Beyond the above, there are two other fundamental problems with the approach Maher is advocating. The first is that it lets the right define the terms of an election. The GOP, after all, isn’t exactly backing away from its pet issues: abortion, freedom of access to effective ways of killing people gun control, the evils of the citizens of a rich and highly-developed country having access to publicly funded healthcare, and so on. Republican candidates don’t quietly hide away their determination to find a way around Roe v. Wade and then spring it on an unsuspecting electorate after they’re in the White House — they shout to anyone who’ll listen about their prioritizing of fetuses over the lives of the women carrying them.

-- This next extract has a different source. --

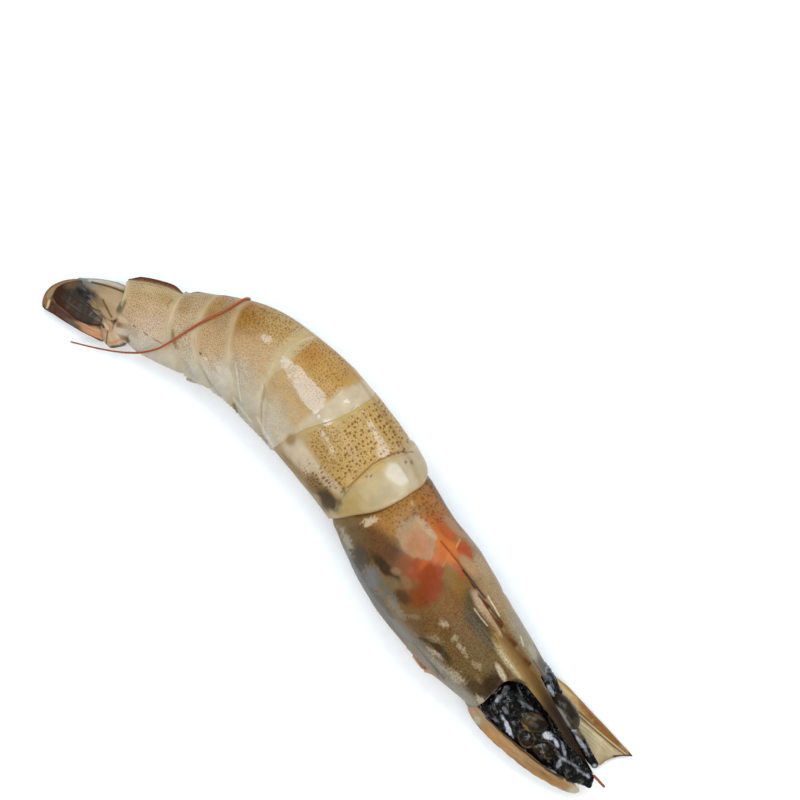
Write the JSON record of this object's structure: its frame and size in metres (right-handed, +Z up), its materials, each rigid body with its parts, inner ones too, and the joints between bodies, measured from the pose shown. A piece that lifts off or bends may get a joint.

If one party is shouting loudly about the issues it considers important — or, in the case of the GOP, the issues that it thinks its voters will find important enough to take their minds off the fact that the party doing the shouting is also throttling them — and the other party is silent, then which issues will command voters’ attention? There’s something unpleasantly defeatist about the idea that suggesting that we not be awful to trans people will somehow freak out the electorate. It doesn’t say much for the Democrats’ opinion of voters. You might argue that this is more a case of realism than pessimism, but there’s also a degree of a self-fulfilling prophecy here — if you treat the electorate as right-leaning and fundamentally selfish, they tend to act that way.

Most importantly, though, this attitude undermines the entire purpose of the left. If the left isn’t standing up for the rights of the marginalized and disenfranchised, then what is it doing? Why does it even exist? It’s for this reason that Bill Maher is especially frustrating — he has a national TV show, a profile that dictates that even his most vapid comments get reported in the national media, and the ears of plenty of influential people. He has a huge platform and potential to make a positive difference. And what does he do? He marginalizes trans people and complains about not being able to smoke weed. What a guy, eh?